Kim Powers is a journalist whose first book, The History of Swimming, reflected, among other emotive issues, his early struggles with his gender identity. Of Capote in Kansas he says, “I think Capote might get a hoot out of it. He bent the truth so much in his ‘non-fiction’ writing that I don’t think he would mind that I did it with him in this novel.” Powers identifies with Capote, but he also empathizes with Nancy, even to the point of feeling agony for the actress who played the role in the much-vaunted black and white film of the book. The actress had to speak Mrs. Clutter’s pitiful last words, “Please. Don’t.”

This book, with its snake boxes and grand ballrooms, will fascinate and please Capote and Lee fans who long for more closure on their sadly frustrating relationship - childhood buddies, he was the model for her character Dill in one of the finest examples of Southern American literature, To Kill a Mockingbird, a book Capote is said to have said he wished he’d written. She, boyish and single, the willing amanuensis for the by-then well-established author (The Grass Harp, Breakfast at Tiffany’s), apparently was willing to let him write her out of the recognition she deserved for her role in constructing his book. She went into virtual retreat from the world and never wrote again, and though he did, it was small potatoes compared to his early brilliance.

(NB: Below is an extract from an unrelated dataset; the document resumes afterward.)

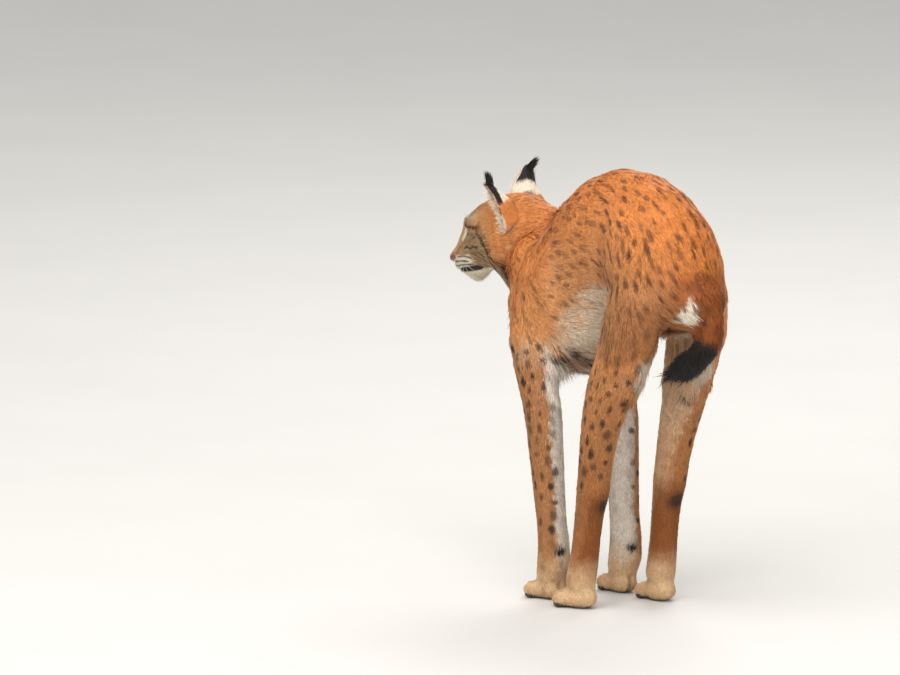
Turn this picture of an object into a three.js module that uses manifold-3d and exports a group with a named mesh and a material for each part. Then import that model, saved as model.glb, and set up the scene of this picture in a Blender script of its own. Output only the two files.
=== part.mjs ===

It all gets a bit confusing, as does the novel Powers has constructed. Even more confusing is the fact that there is another book by the same title, a fictionalized speculation about Capote and the Clutter murders, different author(s), different publisher. Perhaps if you are a serious student of all the actors involved, none of this will seem the least bit daunting, but as well as Powers writes and as fair a premise as he has chosen for his mystery/ghost story, this reviewer was unable to get past the oddity of it all.